Sevgili Deniz Kaan, 27 Ekim’de bir Pazar sabahı katıldın aramıza. Hoşgeldin dünyamıza. Sensiz ne kadar da eksikmişiz! İyi ki doğdun, iyi ki benim torunum oldun. Sana her baktığımda, babana olan benzerliklerini görüyorum ve seni çok seviyorum. Ne kadar da güzel ve masumsun. Tıpkı dünyaya gelen diğer bebekler gibi. Ama şunu bil ki; bu dünyadaki her bebek senin kadar şanslı değil. Çünkü geldiğin bu güzel dünya, o kadar da adil değil! Bir çok bebek senin kadar sevgi görmüyor. Açlıktan, yoksulluktan, bakımsızlıktan ölen bebekler var. Savaş bebekleri var mesela. Annesiz babasız kalıyorlar. Bombalarla silahlarla yaralanıyorlar. Bazen de ölüyorlar. Dünya aslında insanların çoğu için zor! Fakat inan bana, bebekler için daha da zor!

Ama sen Deniz Kaan, şanslı bir bebeksin. Bazen doğuştan şanslı olmak, güzel bir aileye sahip olmak, sevilmek, iyi şartlarda bakılmak, yaşamın başlangıcı için iyidir. Hayat yarışında insana avantaj sağlar. Baban ve annen seni çok seviyor. Ben de öyle. Biz hepimiz ailece sana bayılıyoruz. Senin varlığın hayatımıza renk kattı. Öyle mutlu, öyle sevinçliyiz ki; yüzümüzden gülücük, içimizden huzur hiç eksik olmuyor. İnsan durup dururken, yüreğinden taşan duygularla, aynı anda gülmek, ağlamak, şarkılar söylemek, sevinç çığlıkları atmak ister mi? İstiyorsun işte, senden bir parça olan küçücük bir varlık, dünya tatlısı bir bebek, umut olup, sevinç olup sana çılgınca şeyler yaptırabiliyor. Yüreğini soğutan bu dünyada, içinde güneşler açtırıyor. Belki diyorsun, bu bebek, dünyamız için güzel şeyler yapacak. Bu masumiyet, bu saflık ve bu katıksız güzellik, dünyayı da daha yaşanılabilir, daha katlanılabilir bir hale getirecek.

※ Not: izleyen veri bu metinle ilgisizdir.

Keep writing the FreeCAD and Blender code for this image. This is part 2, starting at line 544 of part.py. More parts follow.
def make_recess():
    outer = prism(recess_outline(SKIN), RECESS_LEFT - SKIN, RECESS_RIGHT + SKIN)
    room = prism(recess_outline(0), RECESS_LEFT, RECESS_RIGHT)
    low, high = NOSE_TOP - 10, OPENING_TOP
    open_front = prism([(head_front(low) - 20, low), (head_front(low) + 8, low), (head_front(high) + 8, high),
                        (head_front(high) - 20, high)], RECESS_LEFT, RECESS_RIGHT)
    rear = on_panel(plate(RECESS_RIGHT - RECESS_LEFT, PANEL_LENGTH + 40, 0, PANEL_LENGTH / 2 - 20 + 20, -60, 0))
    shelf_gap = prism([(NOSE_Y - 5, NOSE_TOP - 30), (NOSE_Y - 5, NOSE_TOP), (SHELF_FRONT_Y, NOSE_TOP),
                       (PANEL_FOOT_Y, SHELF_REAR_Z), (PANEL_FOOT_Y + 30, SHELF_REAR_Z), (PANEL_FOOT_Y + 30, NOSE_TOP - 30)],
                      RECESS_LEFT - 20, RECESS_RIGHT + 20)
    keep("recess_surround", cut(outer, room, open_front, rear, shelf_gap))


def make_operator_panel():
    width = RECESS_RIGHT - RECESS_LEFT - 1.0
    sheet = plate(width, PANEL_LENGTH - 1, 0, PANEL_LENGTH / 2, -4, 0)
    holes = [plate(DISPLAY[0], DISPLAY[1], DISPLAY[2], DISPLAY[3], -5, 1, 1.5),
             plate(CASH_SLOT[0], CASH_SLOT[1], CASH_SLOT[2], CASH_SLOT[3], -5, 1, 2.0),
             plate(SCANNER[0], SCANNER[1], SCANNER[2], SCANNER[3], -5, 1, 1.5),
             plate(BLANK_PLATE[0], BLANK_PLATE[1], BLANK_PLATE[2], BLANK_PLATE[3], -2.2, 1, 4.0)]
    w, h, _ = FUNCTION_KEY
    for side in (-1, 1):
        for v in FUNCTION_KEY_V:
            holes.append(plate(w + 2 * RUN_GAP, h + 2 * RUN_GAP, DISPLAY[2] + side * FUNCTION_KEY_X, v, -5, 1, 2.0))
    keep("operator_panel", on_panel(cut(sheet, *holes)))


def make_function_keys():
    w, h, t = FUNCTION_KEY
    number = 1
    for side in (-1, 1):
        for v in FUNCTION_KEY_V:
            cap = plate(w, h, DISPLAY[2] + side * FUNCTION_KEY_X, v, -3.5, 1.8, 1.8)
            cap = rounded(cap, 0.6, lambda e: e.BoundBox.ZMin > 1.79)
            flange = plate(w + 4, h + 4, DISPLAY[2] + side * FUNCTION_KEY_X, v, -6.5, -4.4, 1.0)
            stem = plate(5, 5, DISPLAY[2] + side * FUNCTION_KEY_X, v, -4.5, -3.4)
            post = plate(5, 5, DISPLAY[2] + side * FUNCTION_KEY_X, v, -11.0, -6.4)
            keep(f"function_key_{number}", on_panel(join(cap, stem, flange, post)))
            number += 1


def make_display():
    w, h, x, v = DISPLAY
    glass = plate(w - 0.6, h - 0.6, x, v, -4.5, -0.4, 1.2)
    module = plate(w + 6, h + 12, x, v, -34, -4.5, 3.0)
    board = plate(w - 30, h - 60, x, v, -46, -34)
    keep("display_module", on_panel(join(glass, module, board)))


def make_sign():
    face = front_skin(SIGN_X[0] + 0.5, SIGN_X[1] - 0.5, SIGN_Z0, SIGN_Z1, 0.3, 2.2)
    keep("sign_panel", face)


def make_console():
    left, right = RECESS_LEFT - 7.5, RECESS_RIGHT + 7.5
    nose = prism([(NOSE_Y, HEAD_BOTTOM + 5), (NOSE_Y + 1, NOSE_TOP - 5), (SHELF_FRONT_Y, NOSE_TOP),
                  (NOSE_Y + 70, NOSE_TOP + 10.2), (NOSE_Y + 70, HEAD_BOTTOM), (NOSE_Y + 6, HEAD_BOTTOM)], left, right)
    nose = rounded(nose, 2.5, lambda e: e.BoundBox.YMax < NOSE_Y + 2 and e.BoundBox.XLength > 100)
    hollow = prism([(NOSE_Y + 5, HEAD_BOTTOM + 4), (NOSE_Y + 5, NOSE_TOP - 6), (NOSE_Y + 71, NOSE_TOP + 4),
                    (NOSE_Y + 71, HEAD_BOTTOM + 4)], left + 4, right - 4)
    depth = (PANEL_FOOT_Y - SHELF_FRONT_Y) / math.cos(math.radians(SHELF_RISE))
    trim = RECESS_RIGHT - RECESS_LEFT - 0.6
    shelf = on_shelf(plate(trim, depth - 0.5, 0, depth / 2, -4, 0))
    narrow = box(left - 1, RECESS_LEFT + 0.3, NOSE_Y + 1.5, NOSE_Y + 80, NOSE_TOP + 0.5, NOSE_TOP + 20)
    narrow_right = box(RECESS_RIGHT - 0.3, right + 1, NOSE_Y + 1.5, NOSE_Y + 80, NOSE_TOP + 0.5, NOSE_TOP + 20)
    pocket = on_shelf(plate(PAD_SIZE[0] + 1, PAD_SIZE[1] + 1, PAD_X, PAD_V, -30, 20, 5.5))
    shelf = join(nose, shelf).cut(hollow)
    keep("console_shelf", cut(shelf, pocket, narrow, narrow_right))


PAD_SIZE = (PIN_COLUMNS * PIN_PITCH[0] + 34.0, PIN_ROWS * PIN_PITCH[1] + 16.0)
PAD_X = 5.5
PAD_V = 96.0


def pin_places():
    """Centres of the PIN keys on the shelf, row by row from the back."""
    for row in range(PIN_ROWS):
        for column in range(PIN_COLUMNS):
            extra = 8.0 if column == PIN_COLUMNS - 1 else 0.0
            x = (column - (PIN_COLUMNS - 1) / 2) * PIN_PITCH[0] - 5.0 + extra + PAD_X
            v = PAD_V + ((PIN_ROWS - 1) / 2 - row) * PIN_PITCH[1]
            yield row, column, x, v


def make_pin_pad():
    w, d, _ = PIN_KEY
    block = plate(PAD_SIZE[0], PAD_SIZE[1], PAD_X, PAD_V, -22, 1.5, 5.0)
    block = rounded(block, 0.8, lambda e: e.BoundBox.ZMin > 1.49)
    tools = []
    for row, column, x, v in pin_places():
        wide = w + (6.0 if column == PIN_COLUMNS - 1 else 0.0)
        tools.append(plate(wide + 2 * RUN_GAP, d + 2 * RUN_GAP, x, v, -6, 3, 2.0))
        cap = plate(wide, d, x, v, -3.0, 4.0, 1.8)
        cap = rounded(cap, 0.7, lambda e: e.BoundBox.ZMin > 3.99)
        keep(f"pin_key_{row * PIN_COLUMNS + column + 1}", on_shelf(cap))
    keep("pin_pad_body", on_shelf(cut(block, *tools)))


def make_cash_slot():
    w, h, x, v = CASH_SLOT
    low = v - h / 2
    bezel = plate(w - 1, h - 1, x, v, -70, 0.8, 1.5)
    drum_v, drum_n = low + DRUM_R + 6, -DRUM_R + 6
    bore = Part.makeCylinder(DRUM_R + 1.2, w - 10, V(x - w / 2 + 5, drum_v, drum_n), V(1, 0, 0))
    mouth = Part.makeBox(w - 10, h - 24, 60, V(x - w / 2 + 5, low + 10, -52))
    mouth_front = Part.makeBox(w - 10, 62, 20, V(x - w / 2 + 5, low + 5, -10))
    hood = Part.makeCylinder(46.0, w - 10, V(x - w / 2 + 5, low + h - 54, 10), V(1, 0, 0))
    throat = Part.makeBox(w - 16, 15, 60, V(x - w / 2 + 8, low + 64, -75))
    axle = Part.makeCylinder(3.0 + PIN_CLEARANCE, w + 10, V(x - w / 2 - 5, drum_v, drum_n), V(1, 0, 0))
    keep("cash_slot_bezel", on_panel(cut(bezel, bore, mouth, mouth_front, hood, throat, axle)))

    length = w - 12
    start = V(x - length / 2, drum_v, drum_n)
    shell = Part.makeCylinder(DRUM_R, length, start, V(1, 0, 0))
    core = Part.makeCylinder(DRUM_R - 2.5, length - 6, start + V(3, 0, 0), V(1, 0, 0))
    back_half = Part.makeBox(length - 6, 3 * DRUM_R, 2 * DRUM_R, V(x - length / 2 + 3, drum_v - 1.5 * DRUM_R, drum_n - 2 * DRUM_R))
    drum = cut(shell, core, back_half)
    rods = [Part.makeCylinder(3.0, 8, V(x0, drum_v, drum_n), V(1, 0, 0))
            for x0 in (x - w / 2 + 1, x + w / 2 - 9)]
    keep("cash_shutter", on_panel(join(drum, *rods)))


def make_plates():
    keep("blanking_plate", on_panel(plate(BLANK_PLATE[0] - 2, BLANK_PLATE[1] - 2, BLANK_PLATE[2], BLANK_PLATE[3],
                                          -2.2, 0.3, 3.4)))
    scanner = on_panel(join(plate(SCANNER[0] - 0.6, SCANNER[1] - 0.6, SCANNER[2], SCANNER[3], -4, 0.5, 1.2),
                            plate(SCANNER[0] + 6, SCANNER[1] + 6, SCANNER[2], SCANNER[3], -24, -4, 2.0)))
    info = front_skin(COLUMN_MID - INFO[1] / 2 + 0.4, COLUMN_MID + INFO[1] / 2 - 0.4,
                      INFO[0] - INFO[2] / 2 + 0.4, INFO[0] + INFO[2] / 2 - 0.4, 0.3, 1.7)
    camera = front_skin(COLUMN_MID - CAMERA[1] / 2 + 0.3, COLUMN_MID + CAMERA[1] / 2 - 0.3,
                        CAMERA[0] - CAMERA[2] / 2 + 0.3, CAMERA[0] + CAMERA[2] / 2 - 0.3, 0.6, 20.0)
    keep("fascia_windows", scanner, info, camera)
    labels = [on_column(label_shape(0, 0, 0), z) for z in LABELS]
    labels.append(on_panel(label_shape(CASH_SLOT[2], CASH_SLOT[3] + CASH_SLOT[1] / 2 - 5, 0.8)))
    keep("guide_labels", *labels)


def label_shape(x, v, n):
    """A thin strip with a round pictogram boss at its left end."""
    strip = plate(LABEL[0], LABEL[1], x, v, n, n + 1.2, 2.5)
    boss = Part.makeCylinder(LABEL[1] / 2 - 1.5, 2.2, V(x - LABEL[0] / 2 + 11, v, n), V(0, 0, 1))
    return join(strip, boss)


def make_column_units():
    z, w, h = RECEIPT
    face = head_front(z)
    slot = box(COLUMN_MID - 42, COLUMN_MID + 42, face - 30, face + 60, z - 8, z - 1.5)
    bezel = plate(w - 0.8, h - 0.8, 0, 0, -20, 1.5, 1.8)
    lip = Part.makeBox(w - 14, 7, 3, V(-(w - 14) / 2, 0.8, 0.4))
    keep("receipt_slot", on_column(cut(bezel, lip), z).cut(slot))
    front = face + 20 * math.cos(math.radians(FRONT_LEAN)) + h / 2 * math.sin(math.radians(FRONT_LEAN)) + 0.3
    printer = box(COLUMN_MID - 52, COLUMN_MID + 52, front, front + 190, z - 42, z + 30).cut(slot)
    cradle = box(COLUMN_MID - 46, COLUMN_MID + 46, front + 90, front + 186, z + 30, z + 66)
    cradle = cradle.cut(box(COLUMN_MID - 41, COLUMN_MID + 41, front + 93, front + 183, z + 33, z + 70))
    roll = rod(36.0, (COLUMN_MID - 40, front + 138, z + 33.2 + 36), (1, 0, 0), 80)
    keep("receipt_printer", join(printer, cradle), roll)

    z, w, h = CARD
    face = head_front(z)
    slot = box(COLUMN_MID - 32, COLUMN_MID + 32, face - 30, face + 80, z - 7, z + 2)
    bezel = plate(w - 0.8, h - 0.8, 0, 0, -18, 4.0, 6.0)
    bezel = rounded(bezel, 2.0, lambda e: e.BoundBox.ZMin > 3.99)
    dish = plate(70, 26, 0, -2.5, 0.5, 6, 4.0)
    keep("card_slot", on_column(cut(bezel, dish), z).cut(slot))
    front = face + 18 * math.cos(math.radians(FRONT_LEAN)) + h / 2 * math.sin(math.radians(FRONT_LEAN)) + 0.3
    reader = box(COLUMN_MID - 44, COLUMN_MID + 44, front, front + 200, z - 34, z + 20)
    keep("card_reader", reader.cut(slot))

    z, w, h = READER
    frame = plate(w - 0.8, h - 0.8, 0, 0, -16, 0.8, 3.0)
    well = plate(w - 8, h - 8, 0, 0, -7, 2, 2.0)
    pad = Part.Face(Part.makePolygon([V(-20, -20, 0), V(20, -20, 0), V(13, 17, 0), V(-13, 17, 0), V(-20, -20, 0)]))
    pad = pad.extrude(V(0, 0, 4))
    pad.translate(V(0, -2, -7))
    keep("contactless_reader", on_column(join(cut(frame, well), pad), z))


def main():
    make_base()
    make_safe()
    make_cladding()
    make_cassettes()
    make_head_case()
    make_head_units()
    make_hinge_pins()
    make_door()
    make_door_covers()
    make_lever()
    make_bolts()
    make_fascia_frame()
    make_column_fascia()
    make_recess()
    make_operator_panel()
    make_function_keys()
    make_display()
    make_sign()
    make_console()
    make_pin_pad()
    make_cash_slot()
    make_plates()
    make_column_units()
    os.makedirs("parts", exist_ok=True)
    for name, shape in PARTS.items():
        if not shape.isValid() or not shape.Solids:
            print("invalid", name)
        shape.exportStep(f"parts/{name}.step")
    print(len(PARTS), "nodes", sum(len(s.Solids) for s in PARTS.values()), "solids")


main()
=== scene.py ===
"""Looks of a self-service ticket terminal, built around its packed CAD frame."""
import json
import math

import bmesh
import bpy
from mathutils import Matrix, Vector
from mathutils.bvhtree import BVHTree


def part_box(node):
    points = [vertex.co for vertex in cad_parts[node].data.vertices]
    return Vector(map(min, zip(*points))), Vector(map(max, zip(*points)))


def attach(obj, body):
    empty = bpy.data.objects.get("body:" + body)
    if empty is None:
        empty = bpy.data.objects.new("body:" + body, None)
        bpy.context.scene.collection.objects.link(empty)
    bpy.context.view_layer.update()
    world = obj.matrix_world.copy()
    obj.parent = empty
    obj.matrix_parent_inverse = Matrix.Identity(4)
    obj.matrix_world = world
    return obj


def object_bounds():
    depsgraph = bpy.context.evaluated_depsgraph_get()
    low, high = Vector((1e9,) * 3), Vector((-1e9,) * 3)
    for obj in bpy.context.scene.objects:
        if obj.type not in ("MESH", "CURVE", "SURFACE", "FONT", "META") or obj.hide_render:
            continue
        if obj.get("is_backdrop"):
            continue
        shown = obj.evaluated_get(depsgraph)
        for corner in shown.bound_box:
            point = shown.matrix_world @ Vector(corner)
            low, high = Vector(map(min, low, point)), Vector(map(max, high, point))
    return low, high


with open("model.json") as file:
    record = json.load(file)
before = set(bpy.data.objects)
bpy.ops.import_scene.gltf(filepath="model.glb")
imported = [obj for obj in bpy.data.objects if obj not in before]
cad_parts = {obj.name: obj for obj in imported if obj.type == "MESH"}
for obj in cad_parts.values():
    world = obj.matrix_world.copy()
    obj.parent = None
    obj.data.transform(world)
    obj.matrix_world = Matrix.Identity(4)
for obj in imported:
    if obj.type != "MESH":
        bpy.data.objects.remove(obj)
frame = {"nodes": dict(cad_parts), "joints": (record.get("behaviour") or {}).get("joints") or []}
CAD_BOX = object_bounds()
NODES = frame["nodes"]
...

Umut etmek, inanmak güzel şeyler. Ben sana inanıyorum Deniz Kaan. Sen yalnız ailemiz için değil, dünyamız için de umutsun. Taze bir başlangıç, yeşeren bir mutluluk tohumu, gizli bir bahçede açan barış çiçeğisin. Bütün bebekler gibi herşeyin en iyisini hak ediyorsun! Dünyanın en iyi babasına, en tatlı annesine sahipsin. Bize sahipsin. Varlığınla mutlu olan kocaman bir ailen var. Ama bütün bebekler gibi sen de iyi bir dünyada, adaletli, huzurlu ve savaşsız bir dünyada yaşamalısın. Bu güne kadar adaletli, güzel, temiz ve huzurlu bir dünya yaratamadıysak, bu bizim suçumuz! Bizleri affet. Biz başaramadık. O yüzden dünyaya gelen bütün bebeklere, güzel bir dünya borcumuz var. Ama bir umudum var, belki sizler dünyayı güzelleştirmenin bir yolunu bulacaksınız.

Sevgili Deniz Kaan, benim güzel torunum, dünya tatlısı bebeğim, sana yine yazacağım. Güçlü ol, mutlu ol ve sevgimizle büyü. Kocaman sevgi dolu bir yüreğin olsun küçük adam. Ve hep yüreğinin sesini dinle. Seni seviyorum.